Start of SUPPLIED INFORMATION

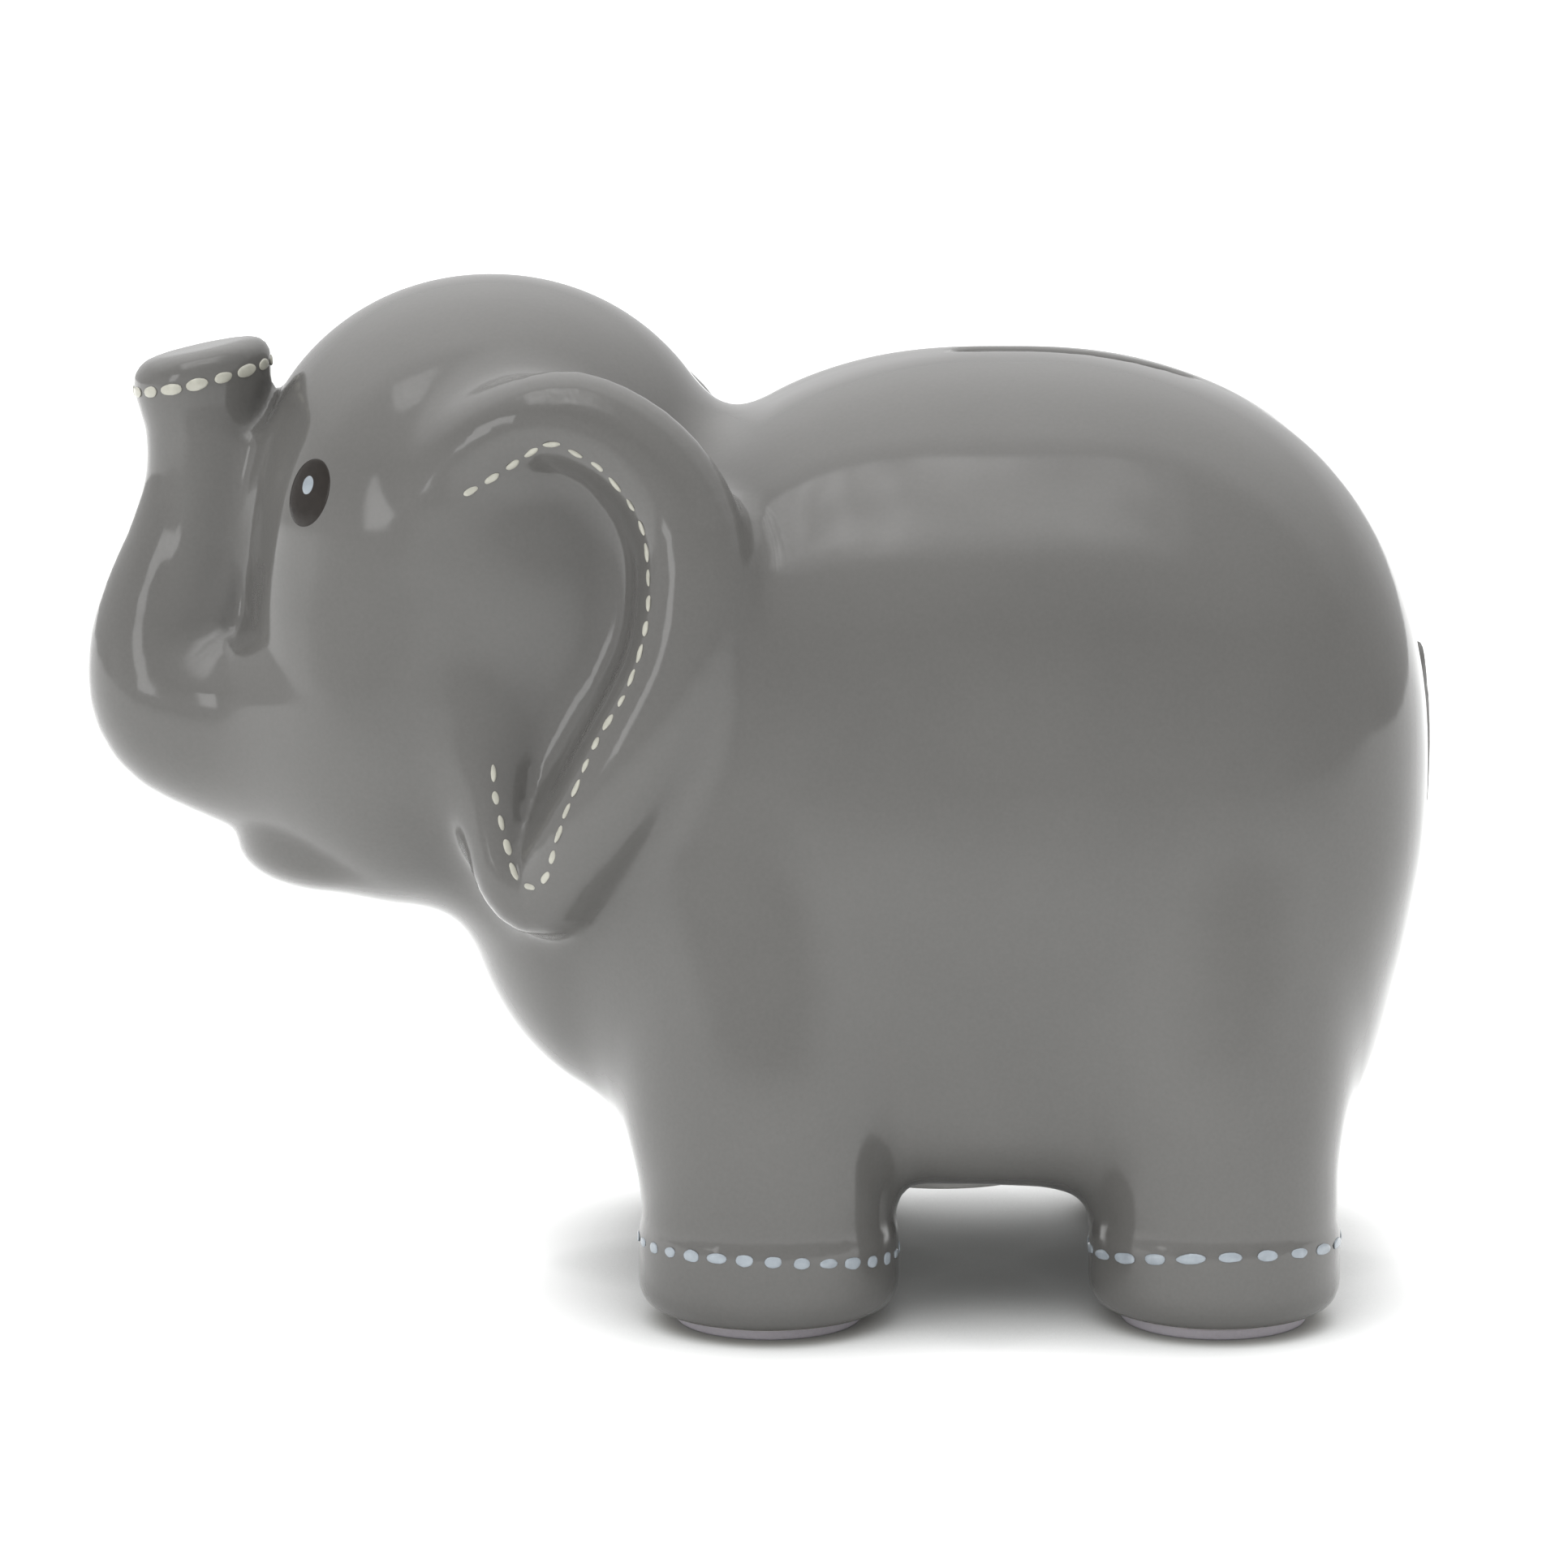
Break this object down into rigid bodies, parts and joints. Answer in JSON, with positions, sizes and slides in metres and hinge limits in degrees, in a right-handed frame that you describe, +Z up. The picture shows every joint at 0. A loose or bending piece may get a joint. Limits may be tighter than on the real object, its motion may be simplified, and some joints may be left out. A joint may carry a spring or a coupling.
{
  "type": "figural animal coin bank",
  "caption": "Hollow glazed ceramic coin bank shaped as a standing baby elephant, with a coin slot on its back and a soft stopper in its belly.",
  "frame": {"origin": "on the floor, under the middle of the bounding box", "axes": "+Z up; the elephant faces -X; its left side is -Y; the figure is symmetric about Y = 0"},
  "size_m": [0.2402, 0.1206, 0.1797],
  "materials": {
    "glaze": "warm grey gloss glaze over a cast body",
    "stopper": "pale translucent soft vinyl, satin",
    "foot_pad": "pale cushion pad, matt"
  },
  "bodies": {
    "bank": {"torso_shell": "glaze", "head_shell": "glaze", "trunk": "glaze", "left_ear": "glaze", "right_ear": "glaze", "tail": "glaze", "front_left_leg": "glaze", "front_right_leg": "glaze", "rear_left_leg": "glaze", "rear_right_leg": "glaze", "front_left_foot_pad": "foot_pad", "front_right_foot_pad": "foot_pad", "rear_left_foot_pad": "foot_pad", "rear_right_foot_pad": "foot_pad"},
    "stopper": {"stopper": "stopper"}
  },
  "joints": [
    {"name": "stopper_pull", "type": "slide", "parent": "bank", "child": "stopper", "axis": [0, 0, -1], "range_m": [0, 0.018]}
  ]
}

End of SUPPLIED INFORMATION

**THE PROBLEM**
Please repeat the material above, word for word and in full.

**ANSWER TO THIS TASK**
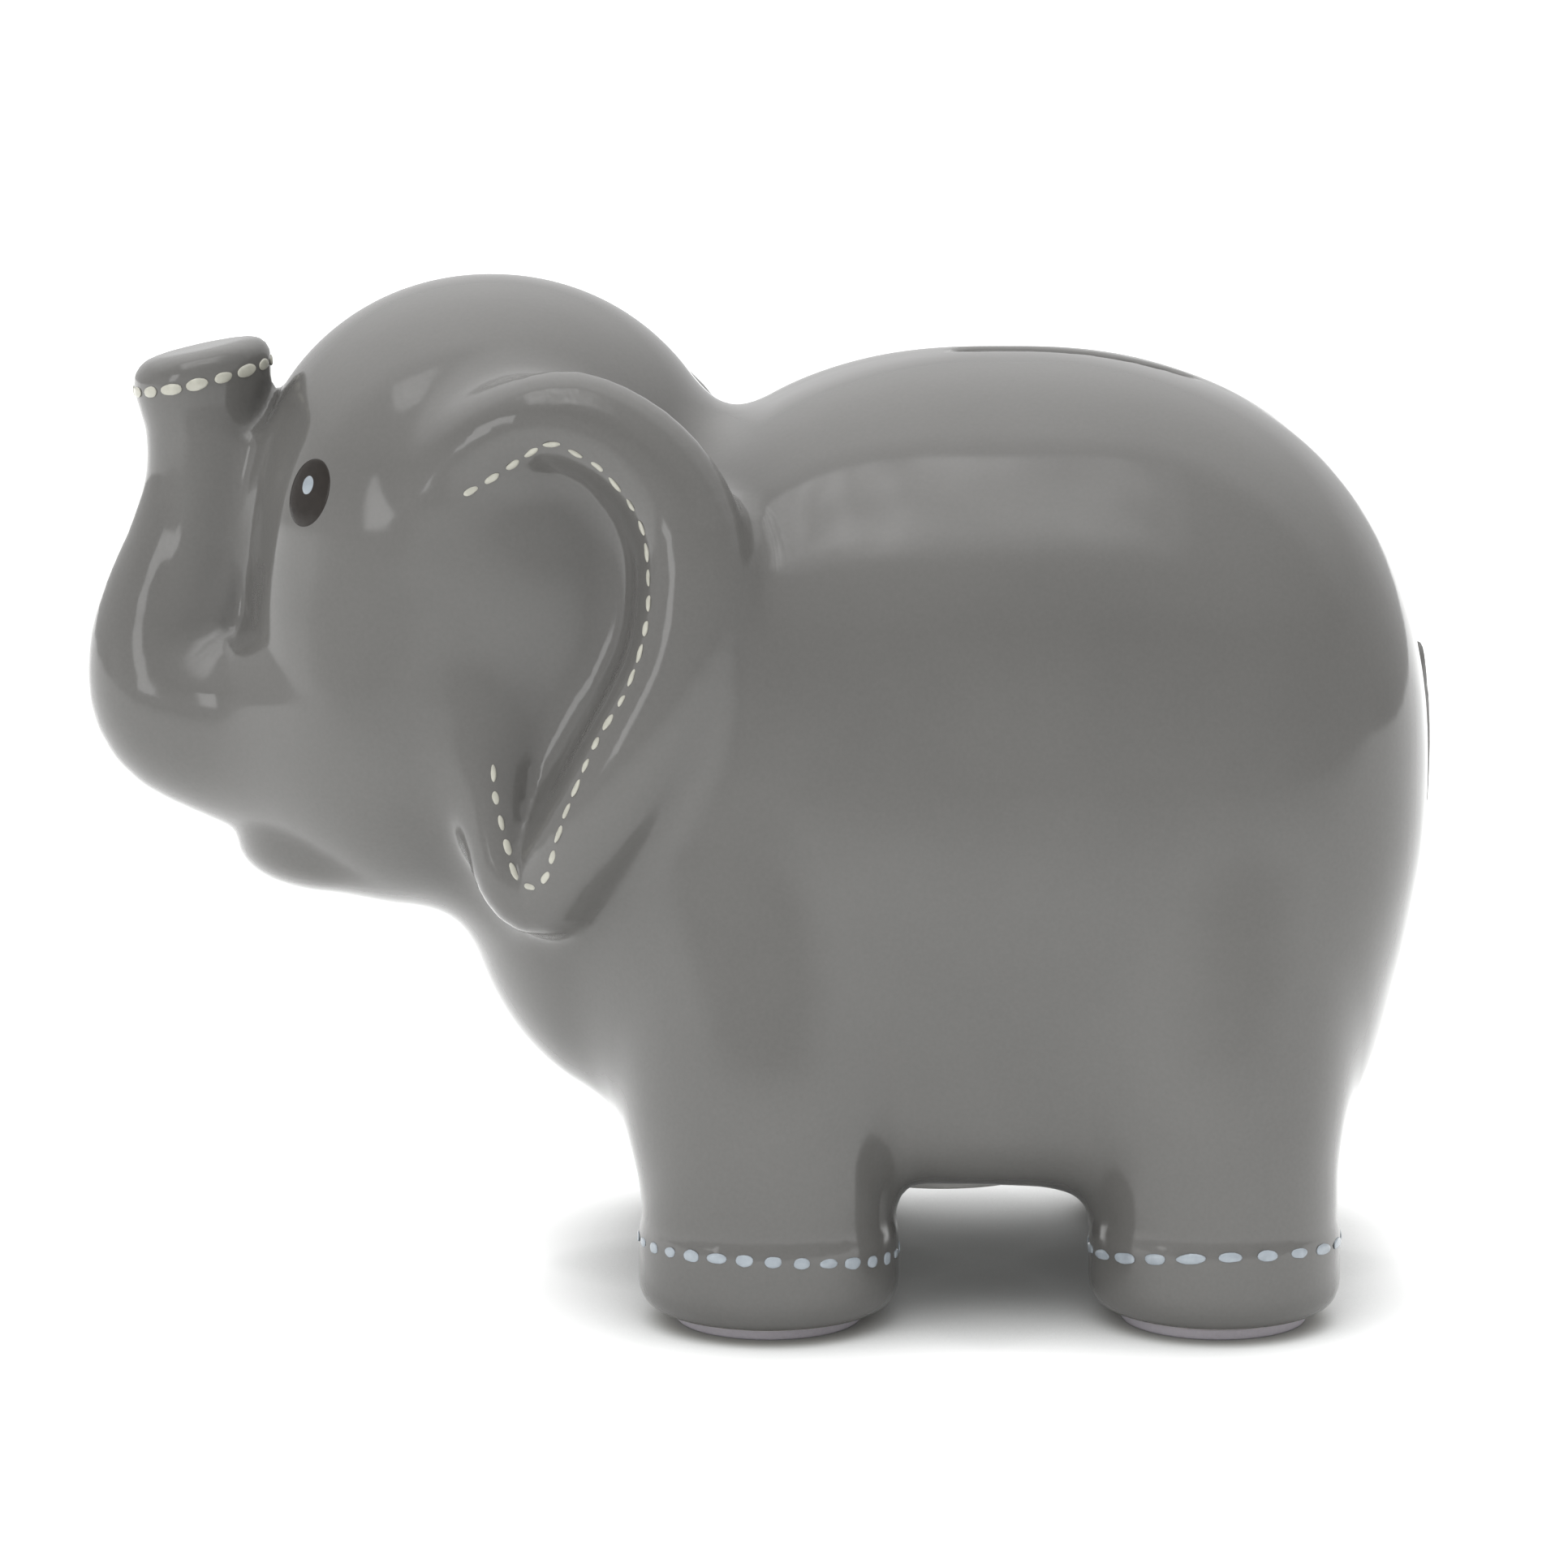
Break this object down into rigid bodies, parts and joints. Answer in JSON, with positions, sizes and slides in metres and hinge limits in degrees, in a right-handed frame that you describe, +Z up. The picture shows every joint at 0. A loose or bending piece may get a joint. Limits may be tighter than on the real object, its motion may be simplified, and some joints may be left out. A joint may carry a spring or a coupling.
{
  "type": "figural animal coin bank",
  "caption": "Hollow glazed ceramic coin bank shaped as a standing baby elephant, with a coin slot on its back and a soft stopper in its belly.",
  "frame": {"origin": "on the floor, under the middle of the bounding box", "axes": "+Z up; the elephant faces -X; its left side is -Y; the figure is symmetric about Y = 0"},
  "size_m": [0.2402, 0.1206, 0.1797],
  "materials": {
    "glaze": "warm grey gloss glaze over a cast body",
    "stopper": "pale translucent soft vinyl, satin",
    "foot_pad": "pale cushion pad, matt"
  },
  "bodies": {
    "bank": {"torso_shell": "glaze", "head_shell": "glaze", "trunk": "glaze", "left_ear": "glaze", "right_ear": "glaze", "tail": "glaze", "front_left_leg": "glaze", "front_right_leg": "glaze", "rear_left_leg": "glaze", "rear_right_leg": "glaze", "front_left_foot_pad": "foot_pad", "front_right_foot_pad": "foot_pad", "rear_left_foot_pad": "foot_pad", "rear_right_foot_pad": "foot_pad"},
    "stopper": {"stopper": "stopper"}
  },
  "joints": [
    {"name": "stopper_pull", "type": "slide", "parent": "bank", "child": "stopper", "axis": [0, 0, -1], "range_m": [0, 0.018]}
  ]
}